> [THE PROBLEM]: Using the data below, repeat all of it precisely.

> [EXERCISE INPUTS]:
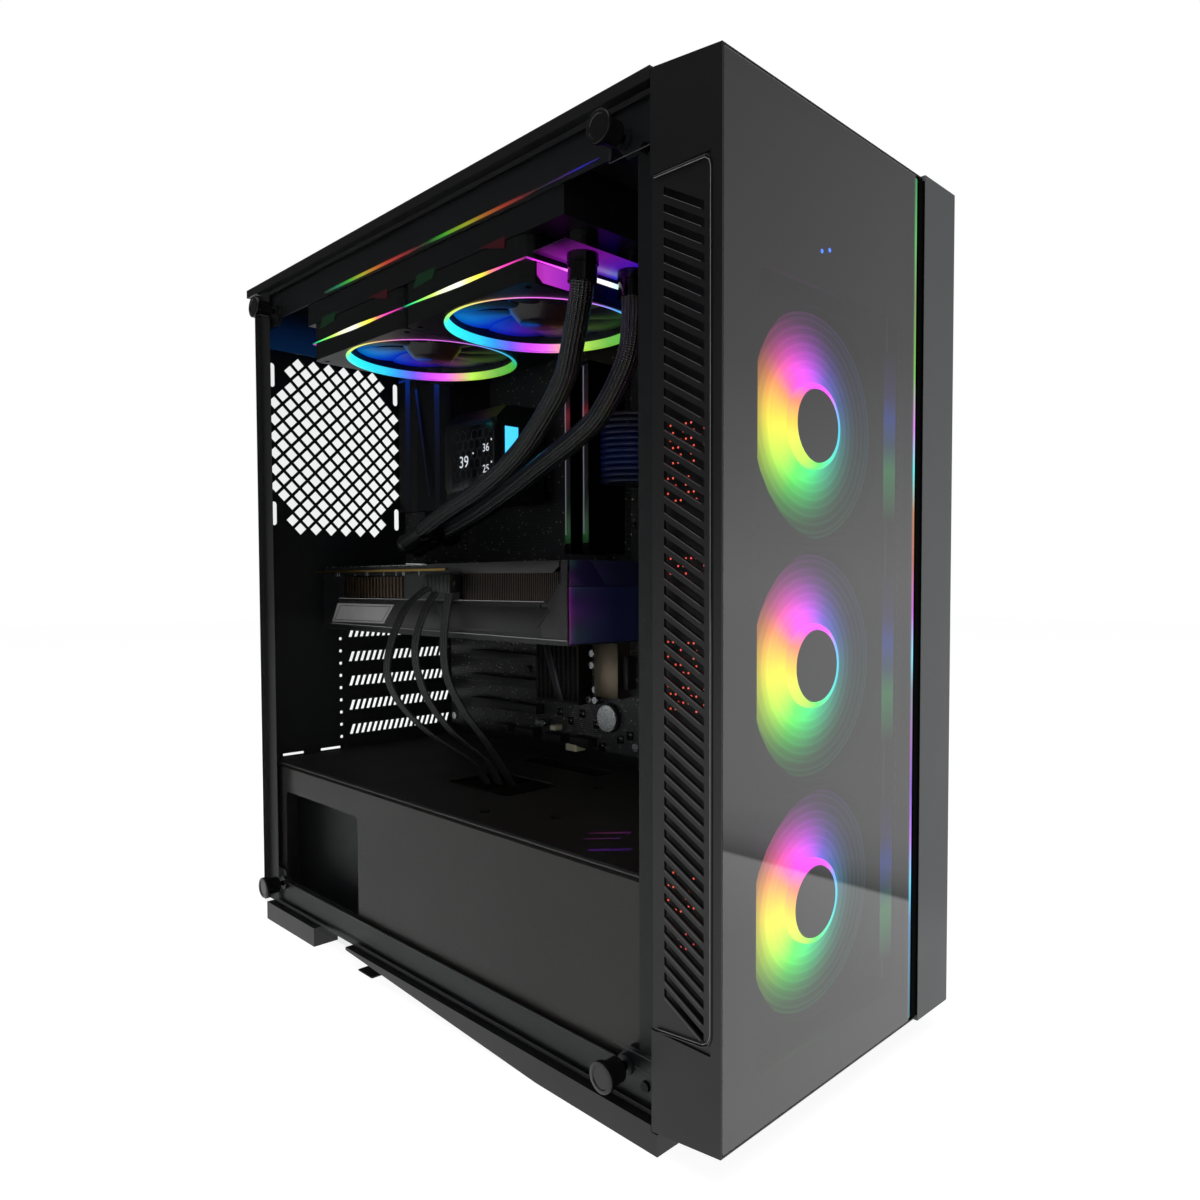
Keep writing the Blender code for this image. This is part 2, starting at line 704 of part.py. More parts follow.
def loft(rings):
    """A closed solid through rings of the same number of points, with flat ends."""
    bm = bmesh.new()
    layers = [[bm.verts.new(point) for point in ring] for ring in rings]
    bm.faces.new(layers[0])
    bm.faces.new(layers[-1])
    for lower, upper in zip(layers, layers[1:]):
        count = len(lower)
        for i in range(count):
            j = (i + 1) % count
            # The two halves of a ring split their quads alike, so a thin blade's sides stay apart.
            if i < count / 2:
                bm.faces.new((lower[i], lower[j], upper[j]))
                bm.faces.new((lower[i], upper[j], upper[i]))
            else:
                bm.faces.new((lower[i], lower[j], upper[i]))
                bm.faces.new((lower[j], upper[j], upper[i]))
    return mesh_object(bm)


def combine(body, tools, operation):
    """Applies one exact Boolean for each tool to the body, and removes the tools."""
    for tool in tools:
        step = body.modifiers.new(operation, "BOOLEAN")
        step.operation = operation
        step.solver = "EXACT"
        step.object = tool
    bpy.context.view_layer.update()
    evaluated = body.evaluated_get(bpy.context.evaluated_depsgraph_get())
    mesh = bpy.data.meshes.new_from_object(evaluated)
    body.modifiers.clear()
    body.data = mesh
    for tool in tools:
        bpy.data.objects.remove(tool)
    return body


def fuse(body, *tools):
    return combine(body, tools, "UNION")


def cut(body, *tools):
    return combine(body, tools, "DIFFERENCE")


def mirrored(outline):
    """An (x, ...) outline on the other side of the case's middle plane."""
    return [(-a, b) for a, b in reversed(outline)]


def take_mesh(shape, name):
    """The shape's mesh, named, without its object."""
    mesh = shape.data
    mesh.name = name
    bpy.data.objects.remove(shape)
    return mesh


class Tower:
    """The empty that carries the case frame, and the naming and placing of every sub-part."""

    def __init__(self):
        self.root = bpy.data.objects.new("tower", None)
        bpy.context.scene.collection.objects.link(self.root)
        middle_x = (THUMB_END + HALF_CASE) / 2
        middle_y = (COVER_REAR - PILLAR_PROUD) / 2
        self.root.location = (-middle_x, -middle_y, 0)

    def add(self, name, shape, finish, origin=(0, 0, 0), smooth=False):
        """Names a shape modelled in the case frame and puts its origin at `origin`."""
        origin = Vector(origin)
        shape.name = name
        shape.data.name = name
        shape.data.transform(Matrix.Translation(-origin))
        shape.location = origin
        shape.parent = self.root
        shape.data.materials.clear()
        shape.data.materials.append(finish)
        if smooth:
            round_off(shape.data)

    def place(self, name, mesh, finish, location, rotation):
        """Adds an object on a mesh that several pieces share, modelled about its own origin."""
        piece = bpy.data.objects.new(name, mesh)
        bpy.context.scene.collection.objects.link(piece)
        piece.location = location
        piece.rotation_euler = rotation
        piece.parent = self.root
        if not mesh.materials:
            mesh.materials.append(finish)
            round_off(mesh)


def round_off(mesh):
    """Smooth shading with the edges of flat faces kept sharp."""
    mesh.shade_smooth()
    mesh.set_sharp_from_angle(angle=math.radians(35))


# ================================================================ chassis
def side_flanges(start, end, bottom, top):
    """The two strips of sheet in the side planes between two y and two z values."""
    return [
        cuboid((-HALF_CHASSIS, start, bottom), (-SIDE_INNER, end, top)),
        cuboid((SIDE_INNER, start, bottom), (HALF_CHASSIS, end, top)),
    ]


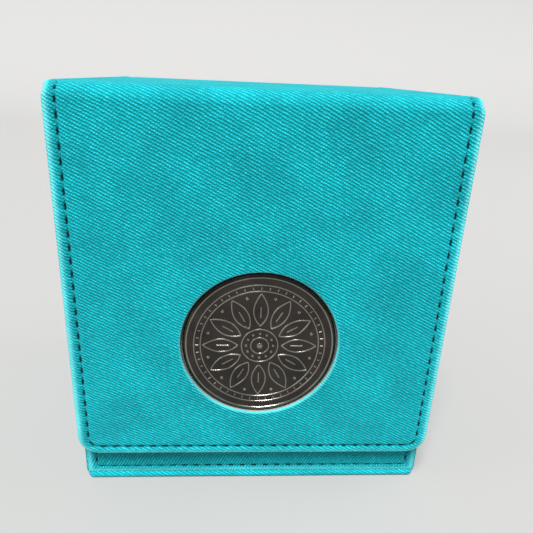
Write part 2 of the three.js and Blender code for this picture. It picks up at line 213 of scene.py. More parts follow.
def cloth_material(name, turn=0.0):
    """Twill cloth, which reads its pattern in metres from the UV map, turned by an angle."""
    material = bpy.data.materials.new(name)
    material.use_nodes = True
    tree = material.node_tree
    tree.nodes.clear()
    pattern = add_node(tree, "ShaderNodeUVMap", uv_map="pattern")
    mapping = {"Vector": pattern.outputs["UV"], "Rotation": (0, 0, turn), "Scale": (1000, 1000, 1000)}
    place = add_node(tree, "ShaderNodeMapping", mapping).outputs["Vector"]
    twill = add_node(tree, "ShaderNodeGroup", node_tree=TWILL)
    tree.links.new(place, twill.inputs["Place"])
    wear_and_sheen = add_node(tree, "ShaderNodeAttribute", attribute_name="wear_and_sheen").outputs["Fac"]
    sunk = add_node(tree, "ShaderNodeAttribute", attribute_name="sunk").outputs["Fac"]

    # Painted shade in the twill's hollows and painted highlight on its tops, over the nap's own tone.
    body = mix_colours(tree, spread(tree, twill.outputs["Nap And Relief Light"], 0.0, 0.8), CLOTH_VALLEY_SHADE, CLOTH_COLOUR)
    top_highlight = spread(tree, twill.outputs["Nap And Relief Light"], 0.62, 1.25, 0.0, 0.6)
    lit = mix_colours(tree, top_highlight, body, CLOTH_TOP_HIGHLIGHT)
    # Paler along the edges: partly wear on the nap, partly painted sheen.
    lit = mix_colours(tree, maths(tree, "MULTIPLY", wear_and_sheen, 0.55), lit, CLOTH_WEAR_AND_SHEEN)
    shade = spread(tree, twill.outputs["Mottle"], 0.3, 0.7, 0.84, 1.08)
    # Where the cloth is sunk in a stitch slot it is darkened, down to a twentieth: painted shade.
    shade = maths(tree, "MULTIPLY", shade, spread(tree, sunk, 0.0, 1.0, 1.0, 0.05))
    tone = add_node(tree, "ShaderNodeVectorMath", {0: lit, "Scale": shade}, operation="SCALE").outputs[0]
    height = twill.outputs["Height"]
    relief = add_node(tree, "ShaderNodeBump", {"Strength": 1.0, "Distance": 0.00019, "Height": height})
    finish = add_node(
        tree,
        "ShaderNodeBsdfPrincipled",
        {
            "Base Color": tone,
            "Roughness": 0.8,
            "Specular IOR Level": 0.1,
            "Sheen Weight": 0.12,
            "Sheen Roughness": 0.4,
            "Sheen Tint": (0.35, 0.95, 1.0, 1),
            "Normal": relief.outputs["Normal"],
        },
    )
    output = add_node(tree, "ShaderNodeOutputMaterial")
    tree.links.new(finish.outputs["BSDF"], output.inputs["Surface"])
    return material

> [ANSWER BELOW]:
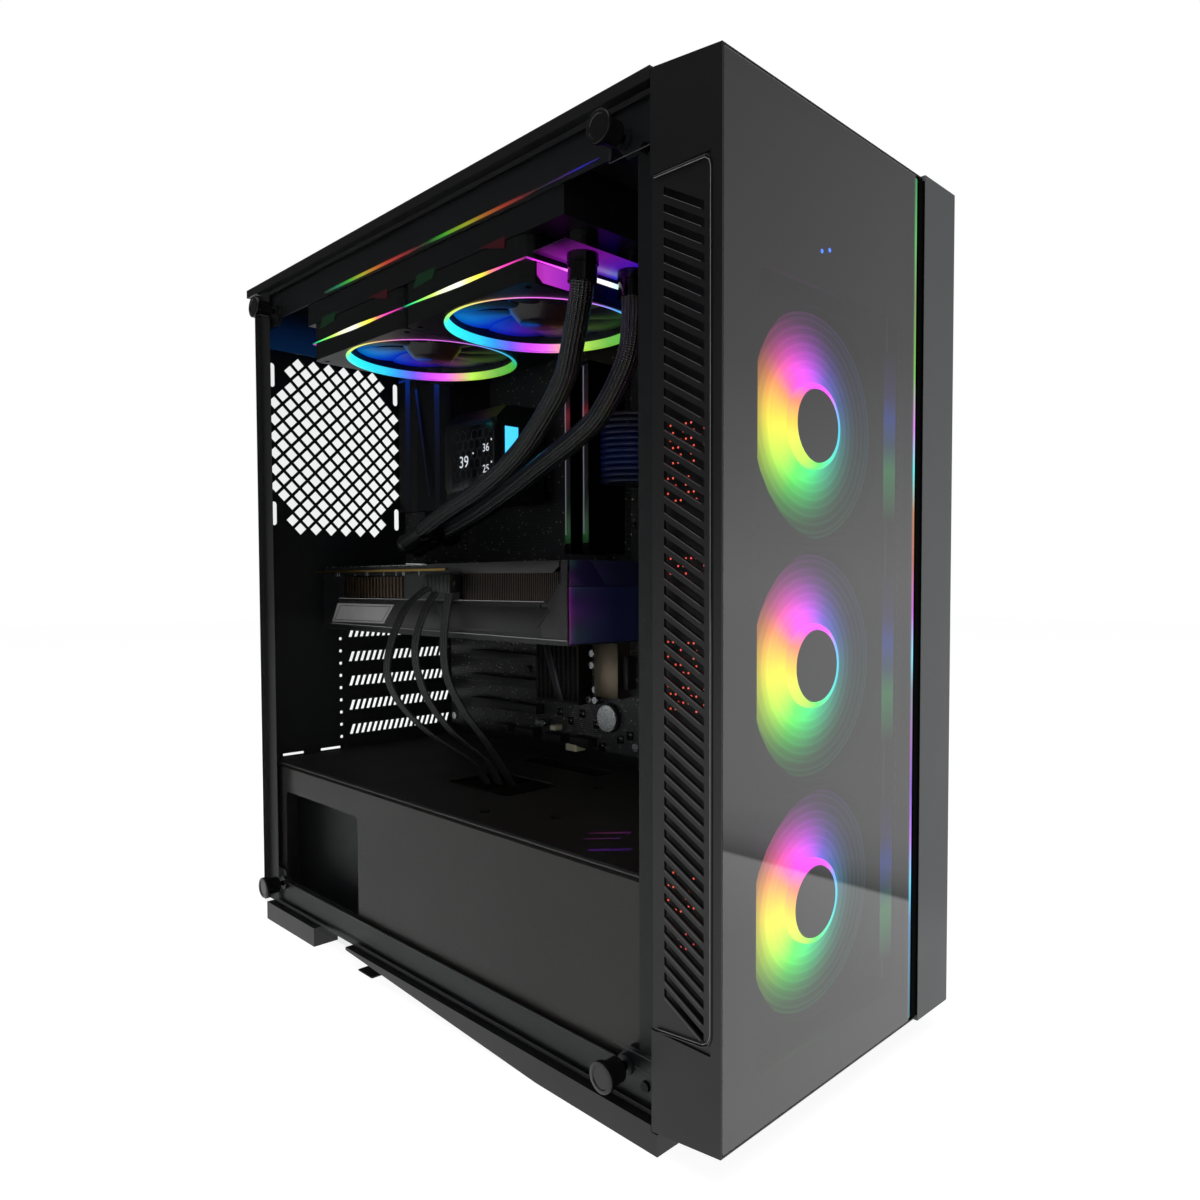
Keep writing the Blender code for this image. This is part 2, starting at line 704 of part.py. More parts follow.
def loft(rings):
    """A closed solid through rings of the same number of points, with flat ends."""
    bm = bmesh.new()
    layers = [[bm.verts.new(point) for point in ring] for ring in rings]
    bm.faces.new(layers[0])
    bm.faces.new(layers[-1])
    for lower, upper in zip(layers, layers[1:]):
        count = len(lower)
        for i in range(count):
            j = (i + 1) % count
            # The two halves of a ring split their quads alike, so a thin blade's sides stay apart.
            if i < count / 2:
                bm.faces.new((lower[i], lower[j], upper[j]))
                bm.faces.new((lower[i], upper[j], upper[i]))
            else:
                bm.faces.new((lower[i], lower[j], upper[i]))
                bm.faces.new((lower[j], upper[j], upper[i]))
    return mesh_object(bm)


def combine(body, tools, operation):
    """Applies one exact Boolean for each tool to the body, and removes the tools."""
    for tool in tools:
        step = body.modifiers.new(operation, "BOOLEAN")
        step.operation = operation
        step.solver = "EXACT"
        step.object = tool
    bpy.context.view_layer.update()
    evaluated = body.evaluated_get(bpy.context.evaluated_depsgraph_get())
    mesh = bpy.data.meshes.new_from_object(evaluated)
    body.modifiers.clear()
    body.data = mesh
    for tool in tools:
        bpy.data.objects.remove(tool)
    return body


def fuse(body, *tools):
    return combine(body, tools, "UNION")


def cut(body, *tools):
    return combine(body, tools, "DIFFERENCE")


def mirrored(outline):
    """An (x, ...) outline on the other side of the case's middle plane."""
    return [(-a, b) for a, b in reversed(outline)]


def take_mesh(shape, name):
    """The shape's mesh, named, without its object."""
    mesh = shape.data
    mesh.name = name
    bpy.data.objects.remove(shape)
    return mesh


class Tower:
    """The empty that carries the case frame, and the naming and placing of every sub-part."""

    def __init__(self):
        self.root = bpy.data.objects.new("tower", None)
        bpy.context.scene.collection.objects.link(self.root)
        middle_x = (THUMB_END + HALF_CASE) / 2
        middle_y = (COVER_REAR - PILLAR_PROUD) / 2
        self.root.location = (-middle_x, -middle_y, 0)

    def add(self, name, shape, finish, origin=(0, 0, 0), smooth=False):
        """Names a shape modelled in the case frame and puts its origin at `origin`."""
        origin = Vector(origin)
        shape.name = name
        shape.data.name = name
        shape.data.transform(Matrix.Translation(-origin))
        shape.location = origin
        shape.parent = self.root
        shape.data.materials.clear()
        shape.data.materials.append(finish)
        if smooth:
            round_off(shape.data)

    def place(self, name, mesh, finish, location, rotation):
        """Adds an object on a mesh that several pieces share, modelled about its own origin."""
        piece = bpy.data.objects.new(name, mesh)
        bpy.context.scene.collection.objects.link(piece)
        piece.location = location
        piece.rotation_euler = rotation
        piece.parent = self.root
        if not mesh.materials:
            mesh.materials.append(finish)
            round_off(mesh)


def round_off(mesh):
    """Smooth shading with the edges of flat faces kept sharp."""
    mesh.shade_smooth()
    mesh.set_sharp_from_angle(angle=math.radians(35))


# ================================================================ chassis
def side_flanges(start, end, bottom, top):
    """The two strips of sheet in the side planes between two y and two z values."""
    return [
        cuboid((-HALF_CHASSIS, start, bottom), (-SIDE_INNER, end, top)),
        cuboid((SIDE_INNER, start, bottom), (HALF_CHASSIS, end, top)),
    ]


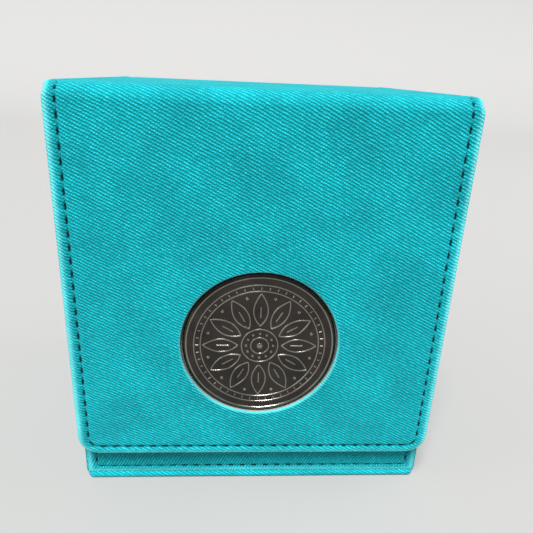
Write part 2 of the three.js and Blender code for this picture. It picks up at line 213 of scene.py. More parts follow.
def cloth_material(name, turn=0.0):
    """Twill cloth, which reads its pattern in metres from the UV map, turned by an angle."""
    material = bpy.data.materials.new(name)
    material.use_nodes = True
    tree = material.node_tree
    tree.nodes.clear()
    pattern = add_node(tree, "ShaderNodeUVMap", uv_map="pattern")
    mapping = {"Vector": pattern.outputs["UV"], "Rotation": (0, 0, turn), "Scale": (1000, 1000, 1000)}
    place = add_node(tree, "ShaderNodeMapping", mapping).outputs["Vector"]
    twill = add_node(tree, "ShaderNodeGroup", node_tree=TWILL)
    tree.links.new(place, twill.inputs["Place"])
    wear_and_sheen = add_node(tree, "ShaderNodeAttribute", attribute_name="wear_and_sheen").outputs["Fac"]
    sunk = add_node(tree, "ShaderNodeAttribute", attribute_name="sunk").outputs["Fac"]

    # Painted shade in the twill's hollows and painted highlight on its tops, over the nap's own tone.
    body = mix_colours(tree, spread(tree, twill.outputs["Nap And Relief Light"], 0.0, 0.8), CLOTH_VALLEY_SHADE, CLOTH_COLOUR)
    top_highlight = spread(tree, twill.outputs["Nap And Relief Light"], 0.62, 1.25, 0.0, 0.6)
    lit = mix_colours(tree, top_highlight, body, CLOTH_TOP_HIGHLIGHT)
    # Paler along the edges: partly wear on the nap, partly painted sheen.
    lit = mix_colours(tree, maths(tree, "MULTIPLY", wear_and_sheen, 0.55), lit, CLOTH_WEAR_AND_SHEEN)
    shade = spread(tree, twill.outputs["Mottle"], 0.3, 0.7, 0.84, 1.08)
    # Where the cloth is sunk in a stitch slot it is darkened, down to a twentieth: painted shade.
    shade = maths(tree, "MULTIPLY", shade, spread(tree, sunk, 0.0, 1.0, 1.0, 0.05))
    tone = add_node(tree, "ShaderNodeVectorMath", {0: lit, "Scale": shade}, operation="SCALE").outputs[0]
    height = twill.outputs["Height"]
    relief = add_node(tree, "ShaderNodeBump", {"Strength": 1.0, "Distance": 0.00019, "Height": height})
    finish = add_node(
        tree,
        "ShaderNodeBsdfPrincipled",
        {
            "Base Color": tone,
            "Roughness": 0.8,
            "Specular IOR Level": 0.1,
            "Sheen Weight": 0.12,
            "Sheen Roughness": 0.4,
            "Sheen Tint": (0.35, 0.95, 1.0, 1),
            "Normal": relief.outputs["Normal"],
        },
    )
    output = add_node(tree, "ShaderNodeOutputMaterial")
    tree.links.new(finish.outputs["BSDF"], output.inputs["Surface"])
    return material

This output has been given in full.